Dolar odrabia wczorajsze straty
Według jednego ze źródeł mimo, iż sprawa dolara jako waluty rezerwowej nie była przewidziana w oficjalnej agendzie spotkania G8, to doszło do jej poruszenia. Inicjatorem miał być przedstawiciel Chin, który zasugerował aby wszcząć debatę na temat oficjalnej waluty światowej. Francja odpowiedziała sugestią stworzenia odpowiedniego koszyka na kształt SDR. Emocje ostudzili jednak przedstawiciele Wielkiej Brytanii, którzy byli zdania, iż rozmowy na ten temat należy odłożyć w czasie, aby niepotrzebnie nie zwiększać zmienności i tak już rozchwianego rynku. Efektem jest obserwowana od wczoraj duża zmienność kursu EUR/USD. O godzinie 8:10 główna para walutowa notowała poziom 1,3954 wobec wczorajszego minimum na poziomie 1,3858 i maksimum na 1,4071.

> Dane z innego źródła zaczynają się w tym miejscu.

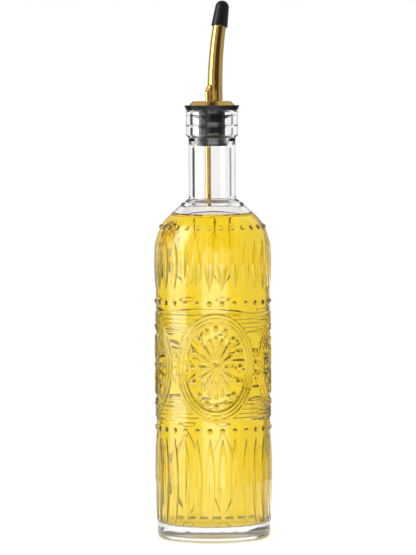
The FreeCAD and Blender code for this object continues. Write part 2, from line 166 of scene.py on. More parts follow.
# ---- Studio: directions in degrees, where azimuth is 0 at -Y and grows towards +X, and side is the azimuth
# without its sign ----
BODY_LEVEL = (-2.6, -2.0)    # the camera's rays slope more than this to the body, and less to the neck
SOFTBOX_AZIMUTH = (-108.0, -61.0)
SOFTBOX_NECK_EDGE = (-98.0, -95.0)
SOFTBOX_HEIGHT = (-30.0, 48.0)
ROOM_AZIMUTH = (-12.0, 56.0)
TABLE_AZIMUTH = (-24.0, 26.0)
CEILING_HEIGHT = (55.0, 70.0)
WINGS_SIDE = (105.0, 145.0)
HIGH_HEIGHT = (28.0, 83.0)
HIGH_SIDE = (95.0, 105.0)
BACK_SIDE = (108.0, 111.0)
FLAG_HEIGHT = (-46.0, -10.5)
FLAG_SIDE = (138.0, 150.0)
STEEP_HEIGHT = (-52.0, -46.0)

# ---- Studio: strengths, where 1 is white. A pair is for the neck, then for the body ----
WHITE = 1.0
DIFFUSE_LEVEL = 0.62
FRONT_LEVELS = (0.4, 0.35)
SOFTBOX_LEVELS = (4.2, 2.2)
THROUGH_MOST = (4.2, 1.8)    # the most of the front that a ray through glass sees
ROOM_LEVEL = 0.05
TABLE_LEVEL = 2.8
WINGS_LEVEL = 0.08
HIGH_LEVEL = 0.5
FLAG_LEVEL = 0.15
STEEP_LEVEL = 1.3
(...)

Odbicie po silnym wzmocnieniu złotego
Dzisiejszy poranek upływa pod znakiem niewielkiej korekty na parach złotowych. Po wczorajszym silnym umocnieniu naszej waluty, dziś złoty traci zarówno wobec euro, jak i wobec dolara. O godzinie 8:15 kurs EUR/PLN i USD/PLN wynosiły odpowiednio 4,3600 i 3,1236. Kluczowe dla kontynuacji średnioterminowego trendu spadkowego na wspomnianych parach będzie pogłębienie minimów na poziomach kolejno 4,3360 i 3,0674.
Szarpana końcówka sesji na GPW
Ostatnia godzina wczorajszych notowań na Warszawskiej Giełdzie Papierów Wartościowych była niezwykle dynamiczna. WIG20 spadł z 1832 punktów do 1803 w zaledwie kilka minut, aby później równie szybko się odbić i ostatecznie zakończyć sesję na poziomie 1819,56 punktów, co oznacza wzrost o 0,67%. Świadczy to o bardzo dużej nerwowości inwestorów, którzy w obawie przed znaczącymi ruchami na giełdach amerykańskich, nie chcą zareagować z opóźnieniem.
Spodziewany wzrost deficytu
Ostatni dzień tego tygodnia przyniesie inwestorom dwie nowe publikacje makro. Pierwsza z nich pojawi się o godzinie 14:30 i będzie dotyczyła bilansu handlowego w USA. Oczekiwania wskazują na zwiększenie deficytu z poziomu -29,16 mld USD poprzednio do -30,2 mld obecnie. Z kolei o godzinie 15:55 opublikowany zostanie indeks nastrojów konsumentów wg Uniwersytetu Michigan. Inwestorzy spodziewają się jego niewielkiego spadku z 70,8 pkt. w zeszłym miesiącu do 70,5 pkt. obecnie.